» Task brief
Extract all of the data and reproduce it precisely.
· · · · ·
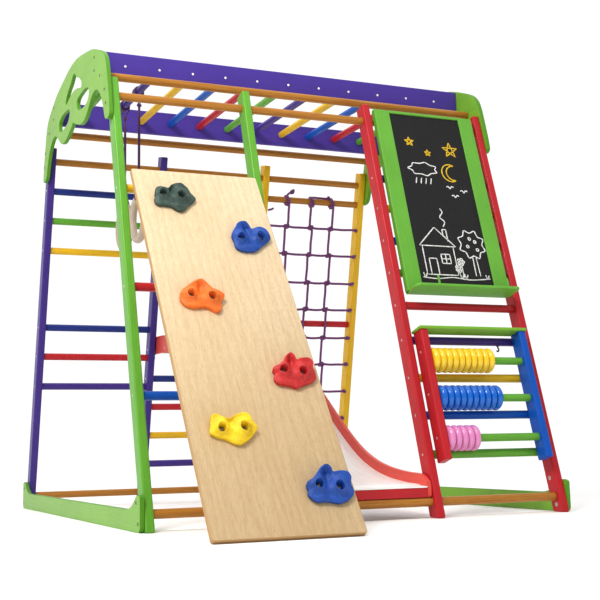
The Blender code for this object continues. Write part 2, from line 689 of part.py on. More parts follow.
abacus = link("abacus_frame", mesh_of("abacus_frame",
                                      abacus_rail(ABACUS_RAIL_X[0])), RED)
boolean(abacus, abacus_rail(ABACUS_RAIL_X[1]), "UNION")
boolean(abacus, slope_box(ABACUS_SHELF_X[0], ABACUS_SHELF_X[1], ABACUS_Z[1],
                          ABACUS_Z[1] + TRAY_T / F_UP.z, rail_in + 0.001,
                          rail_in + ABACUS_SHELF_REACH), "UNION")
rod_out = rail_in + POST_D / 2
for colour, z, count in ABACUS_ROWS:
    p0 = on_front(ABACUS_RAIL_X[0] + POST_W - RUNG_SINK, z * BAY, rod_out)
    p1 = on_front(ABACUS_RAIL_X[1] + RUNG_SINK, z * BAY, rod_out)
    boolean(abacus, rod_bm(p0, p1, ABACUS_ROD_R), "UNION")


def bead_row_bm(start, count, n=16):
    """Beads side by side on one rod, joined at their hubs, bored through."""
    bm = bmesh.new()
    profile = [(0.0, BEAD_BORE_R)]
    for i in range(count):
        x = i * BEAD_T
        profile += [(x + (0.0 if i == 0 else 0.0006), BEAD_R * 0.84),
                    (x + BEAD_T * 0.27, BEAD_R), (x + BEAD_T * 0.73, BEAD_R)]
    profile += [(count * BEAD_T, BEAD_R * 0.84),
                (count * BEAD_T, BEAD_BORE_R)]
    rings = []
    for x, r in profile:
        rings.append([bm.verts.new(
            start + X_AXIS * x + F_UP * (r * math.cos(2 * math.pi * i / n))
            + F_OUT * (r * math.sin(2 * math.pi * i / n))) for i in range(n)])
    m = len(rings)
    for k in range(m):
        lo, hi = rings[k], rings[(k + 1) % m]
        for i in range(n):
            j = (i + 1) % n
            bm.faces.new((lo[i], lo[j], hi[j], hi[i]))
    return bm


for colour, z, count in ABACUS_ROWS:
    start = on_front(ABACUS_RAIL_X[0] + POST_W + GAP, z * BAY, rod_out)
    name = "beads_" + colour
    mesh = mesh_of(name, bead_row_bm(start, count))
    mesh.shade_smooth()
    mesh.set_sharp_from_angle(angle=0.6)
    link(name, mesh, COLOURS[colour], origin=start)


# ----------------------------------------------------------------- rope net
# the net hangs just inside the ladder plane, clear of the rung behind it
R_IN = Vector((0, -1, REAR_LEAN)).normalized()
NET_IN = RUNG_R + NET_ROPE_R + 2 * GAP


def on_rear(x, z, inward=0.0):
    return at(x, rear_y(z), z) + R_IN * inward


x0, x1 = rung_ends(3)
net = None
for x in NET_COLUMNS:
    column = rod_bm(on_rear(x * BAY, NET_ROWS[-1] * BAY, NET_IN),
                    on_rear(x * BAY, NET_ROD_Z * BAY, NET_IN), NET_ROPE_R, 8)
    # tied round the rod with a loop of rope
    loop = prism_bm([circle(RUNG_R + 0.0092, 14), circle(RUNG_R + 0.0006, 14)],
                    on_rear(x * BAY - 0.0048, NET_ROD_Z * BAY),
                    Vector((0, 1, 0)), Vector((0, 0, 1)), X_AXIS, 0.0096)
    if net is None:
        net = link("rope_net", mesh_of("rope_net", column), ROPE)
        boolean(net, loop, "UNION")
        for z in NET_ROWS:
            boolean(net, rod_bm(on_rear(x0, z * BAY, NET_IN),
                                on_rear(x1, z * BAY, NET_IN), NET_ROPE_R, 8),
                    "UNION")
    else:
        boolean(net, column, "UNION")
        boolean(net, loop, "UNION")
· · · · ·
» Result of this exercise
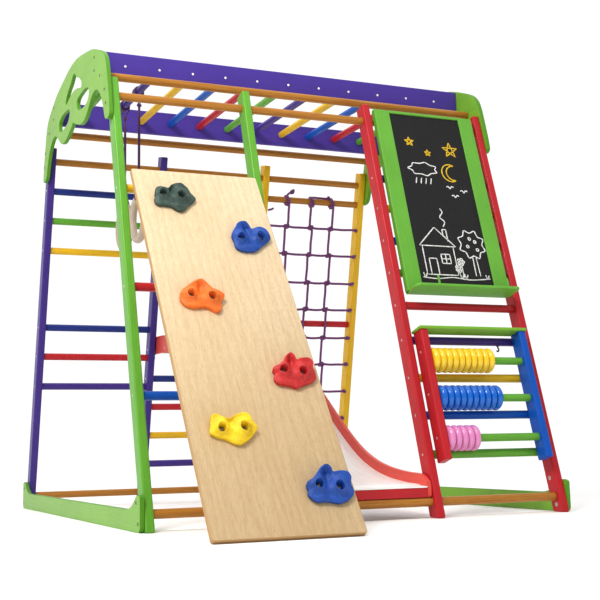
The Blender code for this object continues. Write part 2, from line 689 of part.py on. More parts follow.
abacus = link("abacus_frame", mesh_of("abacus_frame",
                                      abacus_rail(ABACUS_RAIL_X[0])), RED)
boolean(abacus, abacus_rail(ABACUS_RAIL_X[1]), "UNION")
boolean(abacus, slope_box(ABACUS_SHELF_X[0], ABACUS_SHELF_X[1], ABACUS_Z[1],
                          ABACUS_Z[1] + TRAY_T / F_UP.z, rail_in + 0.001,
                          rail_in + ABACUS_SHELF_REACH), "UNION")
rod_out = rail_in + POST_D / 2
for colour, z, count in ABACUS_ROWS:
    p0 = on_front(ABACUS_RAIL_X[0] + POST_W - RUNG_SINK, z * BAY, rod_out)
    p1 = on_front(ABACUS_RAIL_X[1] + RUNG_SINK, z * BAY, rod_out)
    boolean(abacus, rod_bm(p0, p1, ABACUS_ROD_R), "UNION")


def bead_row_bm(start, count, n=16):
    """Beads side by side on one rod, joined at their hubs, bored through."""
    bm = bmesh.new()
    profile = [(0.0, BEAD_BORE_R)]
    for i in range(count):
        x = i * BEAD_T
        profile += [(x + (0.0 if i == 0 else 0.0006), BEAD_R * 0.84),
                    (x + BEAD_T * 0.27, BEAD_R), (x + BEAD_T * 0.73, BEAD_R)]
    profile += [(count * BEAD_T, BEAD_R * 0.84),
                (count * BEAD_T, BEAD_BORE_R)]
    rings = []
    for x, r in profile:
        rings.append([bm.verts.new(
            start + X_AXIS * x + F_UP * (r * math.cos(2 * math.pi * i / n))
            + F_OUT * (r * math.sin(2 * math.pi * i / n))) for i in range(n)])
    m = len(rings)
    for k in range(m):
        lo, hi = rings[k], rings[(k + 1) % m]
        for i in range(n):
            j = (i + 1) % n
            bm.faces.new((lo[i], lo[j], hi[j], hi[i]))
    return bm


for colour, z, count in ABACUS_ROWS:
    start = on_front(ABACUS_RAIL_X[0] + POST_W + GAP, z * BAY, rod_out)
    name = "beads_" + colour
    mesh = mesh_of(name, bead_row_bm(start, count))
    mesh.shade_smooth()
    mesh.set_sharp_from_angle(angle=0.6)
    link(name, mesh, COLOURS[colour], origin=start)


# ----------------------------------------------------------------- rope net
# the net hangs just inside the ladder plane, clear of the rung behind it
R_IN = Vector((0, -1, REAR_LEAN)).normalized()
NET_IN = RUNG_R + NET_ROPE_R + 2 * GAP


def on_rear(x, z, inward=0.0):
    return at(x, rear_y(z), z) + R_IN * inward


x0, x1 = rung_ends(3)
net = None
for x in NET_COLUMNS:
    column = rod_bm(on_rear(x * BAY, NET_ROWS[-1] * BAY, NET_IN),
                    on_rear(x * BAY, NET_ROD_Z * BAY, NET_IN), NET_ROPE_R, 8)
    # tied round the rod with a loop of rope
    loop = prism_bm([circle(RUNG_R + 0.0092, 14), circle(RUNG_R + 0.0006, 14)],
                    on_rear(x * BAY - 0.0048, NET_ROD_Z * BAY),
                    Vector((0, 1, 0)), Vector((0, 0, 1)), X_AXIS, 0.0096)
    if net is None:
        net = link("rope_net", mesh_of("rope_net", column), ROPE)
        boolean(net, loop, "UNION")
        for z in NET_ROWS:
            boolean(net, rod_bm(on_rear(x0, z * BAY, NET_IN),
                                on_rear(x1, z * BAY, NET_IN), NET_ROPE_R, 8),
                    "UNION")
    else:
        boolean(net, column, "UNION")
        boolean(net, loop, "UNION")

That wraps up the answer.